样一个满山枫红的秋季,自称尼姑却从没专门剃度的女光头,牵着小女孩的手,走在层林尽染的山路上。
“人类处于神与禽兽之间,时而倾向一类,时而倾向另一类;有些人日益神圣,有些人变成野兽,大部分人保持中庸。”女光头如是教导。
小女孩静静听着,忽然问,“师父,您想做神圣,还是野兽,还是平庸的人?”
“做平庸的人未尝不是一种福气?”女光头道,“不过以我的资质,怕是跑不了要做神圣了。”
小女孩笑起来,“师父,你救了我,是我心中的神圣。你说以后要帮助大乾子民,帮助我们成为一个更加富强文明的国度,你也会成为所有大乾百姓心中的神圣的。

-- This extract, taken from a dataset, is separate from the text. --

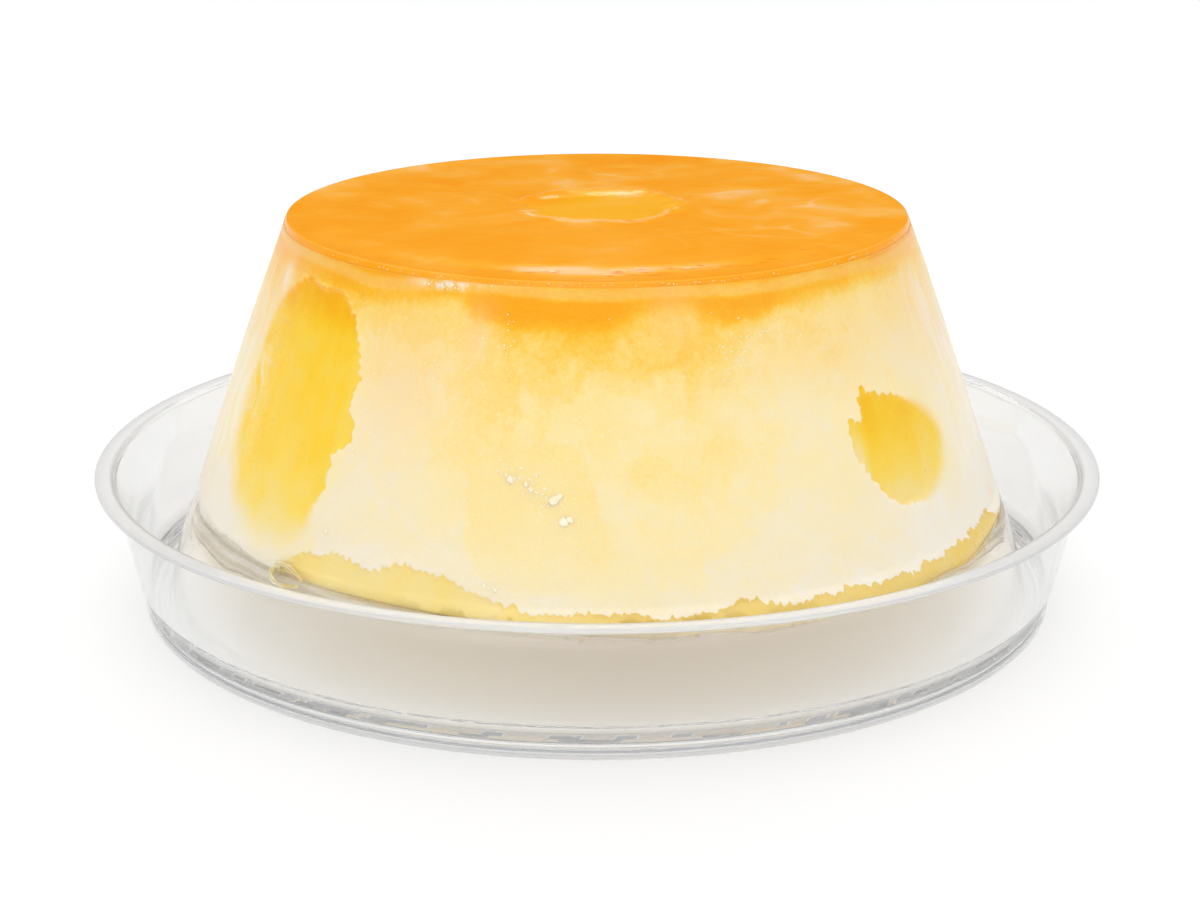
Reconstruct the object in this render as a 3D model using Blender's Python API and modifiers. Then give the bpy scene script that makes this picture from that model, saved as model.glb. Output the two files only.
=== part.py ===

”
女光头呵呵一笑。
风雨流年,言犹在耳。
今天,她来问她了。
对面,贺梓道:“陛下问太师,大乾百姓的命,是命吗?”
“陛下问太师,您口口声声民主平等,可您内心里,看大乾百姓,真的是平等的吗?”
“陛下问太师,您说过的人命无分贵贱,自由天下同重,还记得吗?”
“陛下问太师,您真的觉得您的目标和行动,是高尚和正义的吗?”
不,当然不是。
所以我一直在努力,想让你和你的子民,和平接纳我们,这样,我们才会也和平地将你们纳入羽翼,带你们走向文明啊。
只是我失败了。
“陛下说,如果您回答不了这些问题,那就请您回想一下这二十年,想一想谁曾在您施粥后对您微笑,谁将自家的萝卜白菜摆在您的门口,谁因你存活说要拜您当干娘,谁又是因为您的恩惠自愿给瑰奇斋当长工。大乾和盛都的百姓受您恩惠,但也同样供养了您。大乾的书生学子得您教育,但也同样用信仰支持了您。陛下说,请您看在这一场相遇份上,保全无辜,切勿屠杀。”
云不慈翻着手中大部分空白的一沓纸,摇晃着椅子一言不发。
“不行!”一声斩钉截铁,锐大步走出来。
他是个面色苍白的中年人,长一双嶙峋的眉,眉下的眼睛细长,冷光闪耀,“谁和你们谈判?谁和你们合作?谁需要你们供奉?你们又有什么资格来和我们谈判?”
他转向云不慈,“云,你不会愚蠢地心软了吧!”
他又转向贺梓,上下打量一下,冷笑一声,道:“我觉得还是我先前的第一个提议是正确的。”
他抬起手。
“慢着。”云不慈道,“管理司千百年来的外交要义之一,两国交战,不斩来使。”
“他们算什么来使?大乾又怎么能算能和我们平等对话的国家……”
“我们是这片大陆上最强盛的国家。”这回贺梓打断了他的话,不仅没有后退,还往前了一步。
“我们有最英明强大的君主,她一个人,从你们可怕的武器和无耻的偷袭下安然脱身,并毁掉了你们很多武器。”
“我们也有最忠诚的大臣。忠诚到皇帝敢于将国都丢给他们自己远走,我们也许也有党争和内斗,但在国难之前,从来都戮力同心,将相用命,死而后已。”
“我们还有最热血最无畏的百姓,护城河里下饺子一样的人群,就足够告诉你们这一点。”
“我们还掌握着整个盛都,食物、饮水、物资、行路……关系民生的所有。你们既然来了,总要在盛都生活,总要吃饭喝水吧?”
“我们有最先进的科技和供给。”锐漠然道,“我们一块小小的干粮可以吃一星期,我们还可以提供给战士营养液,各种口味的都有。营养液这么高级的东西你应该不懂,小小一支,随身携带,喝了之后,三天不饮不食不睡觉都可以,还不像你们的食物那么容易被各种细菌病毒所污染。”